In 2011 one of these training courses was attended by Deputy Minister of Education Hon Calist Mwatela and Mr. Joseph Karuga, Chairman of KEPSHA (Kenyan Primary School Head Teachers Association, approximately 27,000 schools). They both understood the educational approach and the impact that this can bring to Kenya. This discovery led them to sign a collaboration agreement in 2013 between the MASHAV of the Israel Ministry of Foreign of Affairs and the Kenyan Ministry of Education.

In early July 2014 Yudith and I returned to Israel after two weeks of activities in Kenya. During the two weeks we have trained over one hundred educators including teachers, principals, and superintendents, trainers and also representatives of the students. As part of the process, schools which the senior staff was trained and they implement what was learned could become a Pioneering Center on Education for Sustainable Development. So far, we announced five pioneering centers, which area level one of the seven ranks.

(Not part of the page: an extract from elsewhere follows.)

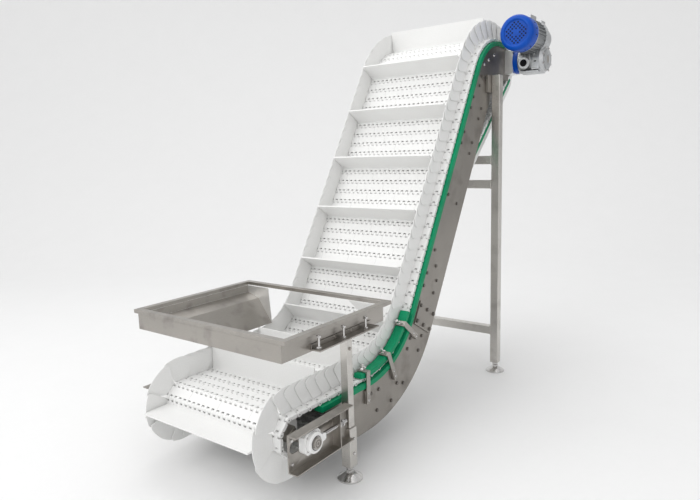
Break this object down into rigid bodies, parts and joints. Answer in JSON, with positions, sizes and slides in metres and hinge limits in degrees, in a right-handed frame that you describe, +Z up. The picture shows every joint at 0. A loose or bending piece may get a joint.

Here are two stories out of dozens of which illustrate the scale of activity and change.

What can I change in just one year? This story was taken from the last training at KEMI, the central institution in Kenya for Executive Education Training.

Samuel, a kind man, is a schoolmaster at Nakuru, in 2013 came to the intensive training course in Israel.  Samuel born farmer, realized that what sustains him at home can also hold the two thousand children in his school and help their families. Within a year he established a vegetable garden of about 4 acres, nursery trees with hundreds of plants, fish pond, small barn, weather station, demonstration garden with a variety of plants, and the icing on the cake – rabbit’s nursery.

Why this rabbit’s nursery is the icing on the cake in terms of Education for Sustainable Development?

Samuel and Maureen built the rabbit’s nursery from scraps of wood, teaching the children to take care of and look after the rabbits. What happens when they reproduce? Every time there are too many rabbits a trained child gets them. They received a pair of rabbits or a pregnant one. So far, about fifty children received rabbits as part of a multi-year plan of Education for Sustainable Development in Kenya.

The following story illustrates one of many stories that show how these amazing Educators work in what some see as impossible conditions. The approach that guides us is not to give fish and rods, but challenging them to create the rods themselves. Below is a small example that illustrates this concept.

Ann & Ann Inc., two girls from eighth grade at “Big Pen” school located at Korogocho-Nairobi, demonstrated to officials from the Ministry of Education in Kenya what Education for Sustainable Development is into practice. Every week they prepare 5 Greeting Cards paper from waste paper they buy from a garbage dump. The Greeting Cards are sold at 300 Kenyan Shilling each. That is a respectable income of 1500 per week.

When we asked what they do with the money they replied:

“We are giving 500 shillings to the school kitchen to cover the costs of those who cannot afford; 600 shillings to help children who do not have pens, notebooks, cloths, etc. The money left, we pay school tuition in order to reduce the financial burden on our parents.”

To understand the nature of the change you must meet the children, see and hear them as they confidently explain their work and understanding of what they do and what they intend to do in the future. At this stage after five years the results are obvious to the schools that have implemented it; they do not receive external funds but found their internal and external resources to solve community challenges. To everyone's surprise academic achievements also were remarkably improved and that without talking into account the sense of competence and consciousness change which occurred and allowed many students to break through the glass ceiling society and they themselves have created.

The Kenyan Ministry of Education decided to promote Education for Sustainable Development as an integral part of the curriculum and training management.

Eyal Bloch

Cofounder of the Institute for Sustainable Education, David Yellin Academic College of Education.